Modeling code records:
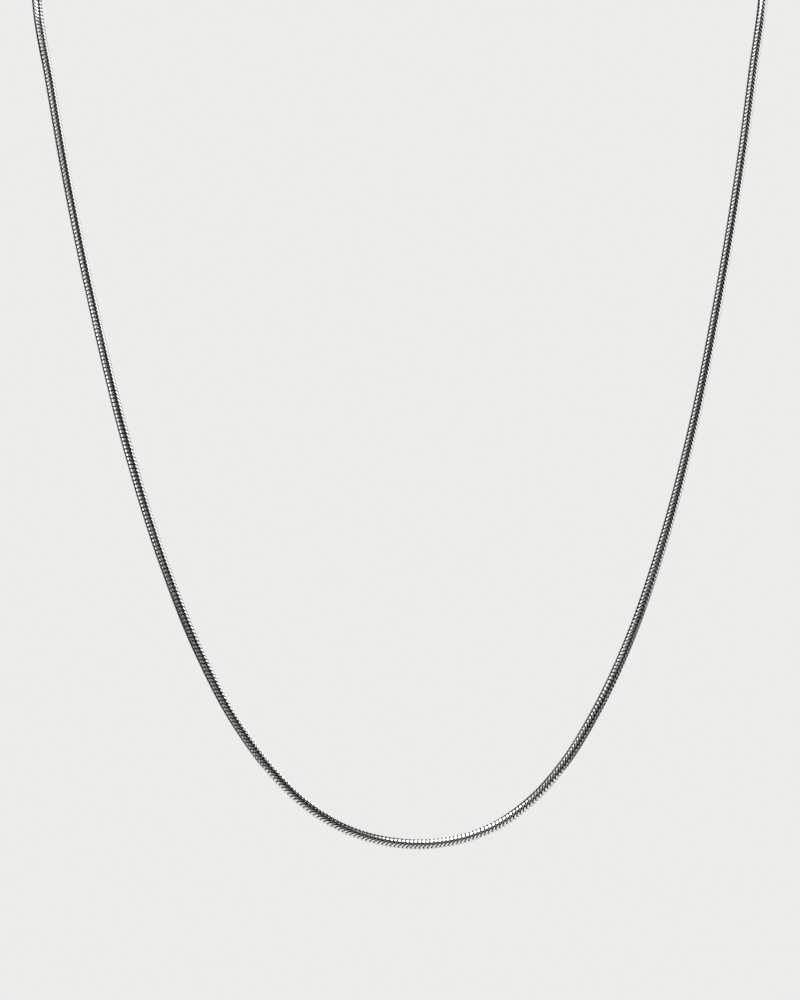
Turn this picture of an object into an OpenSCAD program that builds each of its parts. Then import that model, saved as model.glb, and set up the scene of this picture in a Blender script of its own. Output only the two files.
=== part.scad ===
// Snake chain necklace, as it hangs when worn: a fine round chain that ends in two capped eyes,
// joined at the nape by two jump rings and a lobster clasp.
// All sizes are in millimetres. +Z is up, the front faces -Y, and the wearer's left is at +X.
// Names say left and right as the front is looked at, so left is at -X.
// The origin is the centre of the neck opening, level with the collar.

/* [Necklace] */
// Width of the loop between its two front strands at the collar
collar_w = 113; // [90:1:140]
// Height from the collar down to the lowest point of the front
drop = 130; // [100:1:170]
// Distance that the front leans forward over that height
chest_reach = 20; // [8:1:36]
// Distance from the front strands at the collar back to the nape
neck_depth = 54; // [40:1:70]
// Height of the nape above the collar
nape_rise = 27; // [16:1:40]

/* [Chain] */
// Outer diameter of the round chain
chain_d = 1.5; // [1:0.1:2.4]

/* [End caps] */
// Depth of the socket that holds the chain's end
socket_depth = 3; // [2:0.5:6]
// Thickness of the wall round the socket
cap_wall = 0.35; // [0.25:0.05:0.7]
// Thickness of the closed end that carries the eye
cap_floor = 1; // [0.6:0.1:2]
// Width of the bevel round each edge of the cap
cap_bevel = 0.15; // [0.05:0.05:0.2]

/* [Eyes and jump rings] */
// Wire diameter of the eyes and of the jump rings
wire_d = 0.6; // [0.5:0.05:0.8]
// Hole diameter of each soldered eye
eye_hole = 1.3; // [1.2:0.1:1.8]
// Hole diameter of each jump ring
ring_hole = 2.4; // [2.3:0.1:3.2]

/* [Clasp] */
// Length of the hole in the clasp's hook
hook_hole_l = 5; // [4:0.5:9]
// Width of the hole in the clasp's hook
hook_hole_w = 2.4; // [2:0.1:3.6]
// Wire diameter of the hook
hook_wire_d = 1.1; // [0.9:0.05:1.2]
// Diameter of the ball at the clasp's tail
tail_ball_d = 2.2; // [1.8:0.1:2.8]
// Diameter of the thumb tab
tab_d = 0.9; // [0.6:0.1:1.2]
// Height that the thumb tab stands out from the hook
tab_h = 0.7; // [0.4:0.1:1.2]

/* [Fits] */
// Clearance between the chain and its socket, at the side and at the end
socket_gap = 0.05; // [0.03:0.01:0.1]
// Clearance between two wires that pull on each other
link_gap = 0.1; // [0.05:0.05:0.2]
// Depth that a soldered eye sinks into what carries it
solder_depth = 0.3; // [0.15:0.05:0.4]

/* [Hidden] */
$fn = 48;

// Sides of the chain's plain tube, and its rings from one point of the route to the next
chain_sides = 8;
rings_per_span = 2;

// Closure, worked out from its wires and holes
eye_reach = eye_hole / 2 + wire_d - solder_depth;
eye_to_ring = (eye_hole + ring_hole) / 2 - link_gap;
hook_to_ring = (hook_hole_l + ring_hole) / 2 - link_gap;
hook_to_tail_eye = hook_hole_l / 2 + hook_wire_d + eye_reach;
eye_span = 3 * eye_to_ring + hook_to_tail_eye + hook_to_ring;

// Places along X from the left cap's eye to the right cap's eye
left_eye_x = -eye_span / 2;
left_ring_x = left_eye_x + eye_to_ring;
hook_x = left_ring_x + eye_to_ring + hook_to_tail_eye;
right_ring_x = hook_x + hook_to_ring;
right_eye_x = right_ring_x + eye_to_ring;

// End caps
cap_r = chain_d / 2 + socket_gap + cap_wall;
cap_l = socket_depth + cap_floor;
cap_mouth_x = right_eye_x + eye_reach + cap_l;
chain_end_x = cap_mouth_x - socket_depth + socket_gap;
chain_lead_x = cap_mouth_x + chain_d;
nape_y = neck_depth / 2;

// The chain's route from the straight lead at the nape to the collar, the same on both sides.
// Columns: share of the way out from the lead to the strand, share of the neck's depth, share of the rise
NAPE_ROUTE = [
    [0.217, 0.967, 0.995],
    [0.450, 0.857, 0.970],
    [0.686, 0.655, 0.896],
    [0.875, 0.404, 0.740],
    [0.977, 0.196, 0.515],
    [1.009, 0.067, 0.266]];

// The chain's route from the collar down to the lowest point, where it hangs a little fuller at the right.
// Columns: share of half the collar width at the left, the same at the right, share of the drop
FRONT_ROUTE = [
    [1.000, 1.000, 0.000],
    [0.966, 0.966, 0.090],
    [0.930, 0.930, 0.185],
    [0.851, 0.851, 0.362],
    [0.765, 0.765, 0.525],
    [0.671, 0.671, 0.664],
    [0.578, 0.578, 0.771],
    [0.482, 0.482, 0.854],
    [0.390, 0.396, 0.911],
    [0.297, 0.308, 0.952],
    [0.196, 0.214, 0.980],
    [0.094, 0.119, 0.995],
    [0.000, 0.000, 1.000]];

// The front leans out fastest at the collar and hangs straight down at the lowest point
function lean(down) = chest_reach * (1 - (1 - down) ^ 2);

// Points of each half from the nape to the lowest point, both drawn towards +X: the left half, then the right
routes = [for (column = [0, 1]) concat(
    [[chain_end_x, nape_y, nape_rise], [chain_lead_x, nape_y, nape_rise]],
    [for (row = NAPE_ROUTE) [
        chain_lead_x + row[0] * (collar_w / 2 - chain_lead_x),
        -nape_y + row[1] * neck_depth,
        row[2] * nape_rise]],
    [for (row = FRONT_ROUTE) [row[column] * collar_w / 2, -nape_y - lean(row[2]), -row[2] * drop]])];
last_point = len(routes[0]) - 1;

// Smooth curve through a route's points: each point's direction is the mean of the two spans
// that meet there, weighted towards the shorter one. At the lowest point the chain runs along X.
function heading(route, i) = (route[i + 1] - route[i]) / norm(route[i + 1] - route[i]);
function direction(route, i) =
    i == 0 ? heading(route, 0) :
    i == last_point ? [heading(route, i - 1).x, 0, 0] :
    let (before = norm(route[i] - route[i - 1]), after = norm(route[i + 1] - route[i]))
    (heading(route, i - 1) * after + heading(route, i) * before) / (before + after);
function on_span(route, i, u) =
    let (span = norm(route[i + 1] - route[i]))
    route[i] * (2 * u ^ 3 - 3 * u ^ 2 + 1) + direction(route, i) * span * (u ^ 3 - 2 * u ^ 2 + u)
    + route[i + 1] * (3 * u ^ 2 - 2 * u ^ 3) + direction(route, i + 1) * span * (u ^ 3 - u ^ 2);

centre_lines = [for (route = routes) concat(
    [for (i = [0 : last_point - 1], k = [0 : rings_per_span - 1]) on_span(route, i, k / rings_per_span)],
    [route[last_point]])];
last_ring = len(centre_lines[0]) - 1;

// The tube's rings lie square to the chain, turned so that one corner points away from the hub.
// Side is 1 for the half at +X and -1 for the half at -X.
hub = [0, 0, -drop / 3];
function centre(side, i) =
    let (point = centre_lines[side > 0 ? 1 : 0][i])
    [side * point.x, point.y, point.z];
function ring_heading(side, i) =
    i == 0 ? [side, 0, 0] :
    i == last_ring ? [-side, 0, 0] :
    let (step = centre(side, i + 1) - centre(side, i - 1)) step / norm(step);
function ring_points(side, i) =
    let (along = ring_heading(side, i),
        away = centre(side, i) - hub,
        square = away - along * (away * along),
        out = square / norm(square),
        across = cross(out, along))
    [for (k = [0 : chain_sides - 1])
        let (turn = 360 * k / chain_sides)
        centre(side, i) + chain_d / 2 * (cos(turn) * out + sin(turn) * across)];

function corner(i, k) = i * chain_sides + k % chain_sides;
tube_faces = concat(
    [for (i = [0 : last_ring - 1], k = [0 : chain_sides - 1], half = [0, 1])
        half == 0
            ? [corner(i, k), corner(i + 1, k + 1), corner(i + 1, k)]
            : [corner(i, k), corner(i, k + 1), corner(i + 1, k + 1)]],
    [[for (k = [chain_sides - 1 : -1 : 0]) corner(0, k)]],
    [[for (k = [0 : chain_sides - 1]) corner(last_ring, k)]]);

// Half of the chain, from its cap at the nape down to the lowest point, where the halves meet
module half_chain(side) {
    polyhedron(points = [for (i = [0 : last_ring]) each ring_points(side, i)], faces = tube_faces);
}

// Closed wire ring round Z
module wire_ring(hole) {
    rotate_extrude()
        translate([(hole + wire_d) / 2, 0])
            circle(d = wire_d);
}

// Eye that faces the front, with its centre at the origin
module eye() {
    rotate([90, 0, 0])
        wire_ring(eye_hole);
}

// Cap for the right end: its eye is at the origin and its socket opens towards +X
module end_cap() {
    eye();
    translate([eye_reach, 0, 0])
        rotate([0, 90, 0])
            difference() {
                rotate_extrude()
                    polygon([
                        [0, 0], [cap_r - cap_bevel, 0], [cap_r, cap_bevel],
                        [cap_r, cap_l - cap_bevel], [cap_r - cap_bevel, cap_l], [0, cap_l]]);
                translate([0, 0, cap_floor])
                    cylinder(d = chain_d + 2 * socket_gap, h = cap_l);
            }
}

// Hook of the clasp: an oval hoop round its centre, flat to the nape
module hook() {
    bend_r = (hook_hole_w + hook_wire_d) / 2;
    straight_l = hook_hole_l - hook_hole_w;
    for (side = [0, 1])
        mirror([side, 0, 0])
            translate([straight_l / 2, 0, 0])
                rotate([90, 0, 0])
                    rotate_extrude(angle = 180, start = -90)
                        translate([bend_r, 0])
                            circle(d = hook_wire_d);
    for (side = [-1, 1])
        translate([-straight_l / 2, 0, side * bend_r])
            rotate([0, 90, 0])
                cylinder(d = hook_wire_d, h = straight_l);
}

// Thumb tab on the hook's upper arm, with a round end
module thumb_tab() {
    arm_z = (hook_hole_w + hook_wire_d) / 2;
    tab_l = hook_wire_d / 2 + tab_h - tab_d / 2;
    translate([0, 0, arm_z]) {
        cylinder(d = tab_d, h = tab_l);
        translate([0, 0, tab_l])
            sphere(d = tab_d);
    }
}

module snake_chain_left() {
    color("silver")
        half_chain(-1);
}

module snake_chain_right() {
    color("silver")
        half_chain(1);
}

module end_cap_left() {
    color("silver")
        translate([left_eye_x, nape_y, nape_rise])
            mirror([1, 0, 0])
                end_cap();
}

module end_cap_right() {
    color("silver")
        translate([right_eye_x, nape_y, nape_rise])
            end_cap();
}

module ring_left() {
    color("silver")
        translate([left_ring_x, nape_y, nape_rise])
            wire_ring(ring_hole);
}

module ring_right() {
    color("silver")
        translate([right_ring_x, nape_y, nape_rise])
            wire_ring(ring_hole);
}

module lobster_clasp() {
    color("silver")
        translate([hook_x, nape_y, nape_rise]) {
            hook();
            thumb_tab();
            translate([-(hook_hole_l + hook_wire_d) / 2, 0, 0])
                sphere(d = tail_ball_d);
            translate([-hook_to_tail_eye, 0, 0])
                eye();
        }
}

snake_chain_left();
snake_chain_right();
end_cap_left();
end_cap_right();
ring_left();
ring_right();
lobster_clasp();
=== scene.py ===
import math

import bpy
import numpy as np
from mathutils import Matrix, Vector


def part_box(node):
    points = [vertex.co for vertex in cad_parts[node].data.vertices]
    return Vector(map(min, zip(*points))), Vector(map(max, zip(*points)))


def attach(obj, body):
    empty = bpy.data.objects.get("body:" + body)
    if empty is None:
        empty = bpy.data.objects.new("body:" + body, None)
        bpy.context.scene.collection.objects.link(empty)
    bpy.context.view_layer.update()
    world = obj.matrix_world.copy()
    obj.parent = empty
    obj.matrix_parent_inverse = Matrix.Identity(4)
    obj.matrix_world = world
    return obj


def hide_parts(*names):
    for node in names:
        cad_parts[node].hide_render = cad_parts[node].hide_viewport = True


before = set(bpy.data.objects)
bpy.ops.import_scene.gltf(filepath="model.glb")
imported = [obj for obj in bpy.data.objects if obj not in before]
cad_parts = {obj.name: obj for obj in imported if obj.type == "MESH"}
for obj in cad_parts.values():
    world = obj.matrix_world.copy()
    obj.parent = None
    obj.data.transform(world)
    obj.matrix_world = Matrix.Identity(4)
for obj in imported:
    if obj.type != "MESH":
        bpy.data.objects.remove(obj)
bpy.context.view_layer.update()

MM = 0.001

# Necklace, as in the part's source
COLLAR_W = 113 * MM
DROP = 130 * MM
CHEST_REACH = 20 * MM
NECK_DEPTH = 54 * MM
CHAIN_D = 1.5 * MM
CHAIN_IN_SOCKET = 2.95 * MM

# Route from the nape to the collar, the same on both sides.
# Columns: share of the way out from the lead to the strand, share of the neck's depth, share of the rise
NAPE_ROUTE = [
    [0.217, 0.967, 0.995],
    [0.450, 0.857, 0.970],
    [0.686, 0.655, 0.896],
    [0.875, 0.404, 0.740],
    [0.977, 0.196, 0.515],
    [1.009, 0.067, 0.266]]

# Route from the collar down to the lowest point.
# Columns: share of half the collar width at the left, the same at the right, share of the drop
FRONT_ROUTE = [
    [1.000, 1.000, 0.000],
    [0.966, 0.966, 0.090],
    [0.930, 0.930, 0.185],
    [0.851, 0.851, 0.362],
    [0.765, 0.765, 0.525],
    [0.671, 0.671, 0.664],
    [0.578, 0.578, 0.771],
    [0.482, 0.482, 0.854],
    [0.390, 0.396, 0.911],
    [0.297, 0.308, 0.952],
    [0.196, 0.214, 0.980],
    [0.094, 0.119, 0.995],
    [0.000, 0.000, 1.000]]

# Steps of the smooth curve from one point of the route to the next
CURVE_STEPS = 32

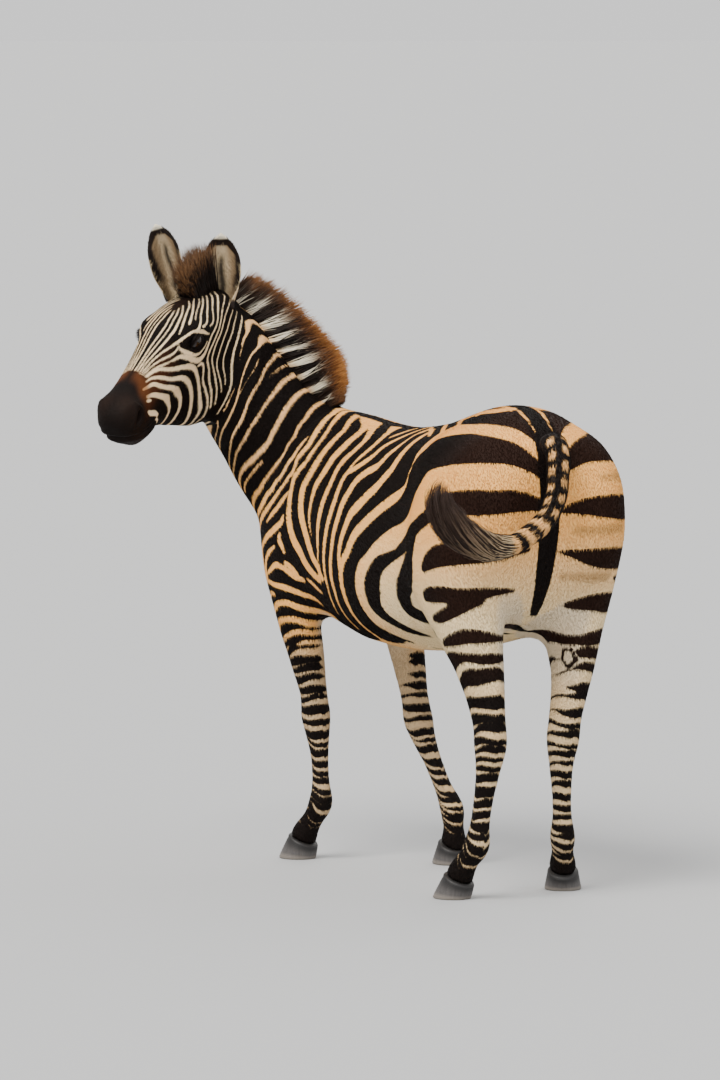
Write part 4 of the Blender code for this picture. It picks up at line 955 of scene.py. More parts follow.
# ---------------------------------------------------------------- short coat of small closed wedges
WEDGE = np.array(((0, 1, 2), (0, 2, 3), (2, 1, 3), (1, 0, 3)))
WEDGE_PATCH = 0.0015 * np.array(((-1.0, -1.0), (1.0, -1.0), (0.0, -0.4), (0.0, 1.0)))
COAT_COUNTS = {"coat_head": 44000, "coat_neck": 34000, "coat_trunk": 49000, "coat_rump": 46000,
               "coat_forelegs": 34000, "coat_hindlegs": 40000}
# of a tuft on the body, and how much less on the nose and on the feet
TUFT_LENGTH, NOSE_SHORTER, FEET_SHORTER = 0.0105, 0.0060, 0.0035
TUFT_WIDTH, NOSE_THINNER, FEET_THINNER = 0.0027, 0.0014, 0.0008


def wedges(root, way, out, length, width, sink=0.25):
    """Points and faces of one thin closed wedge of hair for each root."""
    half, long = normed(np.cross(out, way)) * (width / 2)[:, None], way * length[:, None]
    base = root - out * (width * sink)[:, None]
    crown = base + out * (width * 0.42)[:, None] + long * 0.12
    faces = (WEDGE + 4 * np.arange(len(root))[:, None, None]).reshape(-1, 3)
    return np.stack((base - half, base + half, crown, root + long), 1).reshape(-1, 3), faces


def scatter(co, tris, weight, count, rng):
    """Roots spread over triangles: which triangle, and the share of each corner."""
    a, b, c = co[tris].swapaxes(0, 1)
    sums = np.cumsum(np.linalg.norm(np.cross(b - a, c - a), axis=1) * weight[tris].mean(axis=1))
    which = np.searchsorted(sums, (np.arange(count) + rng.random(count)) / count * sums[-1])
    r, q = np.sqrt(rng.random(count)), rng.random(count)
    return np.minimum(which, len(tris) - 1), np.stack((1 - r, r * (1 - q), r * q), 1)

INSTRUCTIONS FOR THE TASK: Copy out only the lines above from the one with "snake_chain_left();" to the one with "CHAIN_IN_SOCKET = 2.95 * MM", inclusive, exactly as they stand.

SOLUTION TO THE PROBLEM:
snake_chain_left();
snake_chain_right();
end_cap_left();
end_cap_right();
ring_left();
ring_right();
lobster_clasp();
=== scene.py ===
import math

import bpy
import numpy as np
from mathutils import Matrix, Vector


def part_box(node):
    points = [vertex.co for vertex in cad_parts[node].data.vertices]
    return Vector(map(min, zip(*points))), Vector(map(max, zip(*points)))


def attach(obj, body):
    empty = bpy.data.objects.get("body:" + body)
    if empty is None:
        empty = bpy.data.objects.new("body:" + body, None)
        bpy.context.scene.collection.objects.link(empty)
    bpy.context.view_layer.update()
    world = obj.matrix_world.copy()
    obj.parent = empty
    obj.matrix_parent_inverse = Matrix.Identity(4)
    obj.matrix_world = world
    return obj


def hide_parts(*names):
    for node in names:
        cad_parts[node].hide_render = cad_parts[node].hide_viewport = True


before = set(bpy.data.objects)
bpy.ops.import_scene.gltf(filepath="model.glb")
imported = [obj for obj in bpy.data.objects if obj not in before]
cad_parts = {obj.name: obj for obj in imported if obj.type == "MESH"}
for obj in cad_parts.values():
    world = obj.matrix_world.copy()
    obj.parent = None
    obj.data.transform(world)
    obj.matrix_world = Matrix.Identity(4)
for obj in imported:
    if obj.type != "MESH":
        bpy.data.objects.remove(obj)
bpy.context.view_layer.update()

MM = 0.001

# Necklace, as in the part's source
COLLAR_W = 113 * MM
DROP = 130 * MM
CHEST_REACH = 20 * MM
NECK_DEPTH = 54 * MM
CHAIN_D = 1.5 * MM
CHAIN_IN_SOCKET = 2.95 * MM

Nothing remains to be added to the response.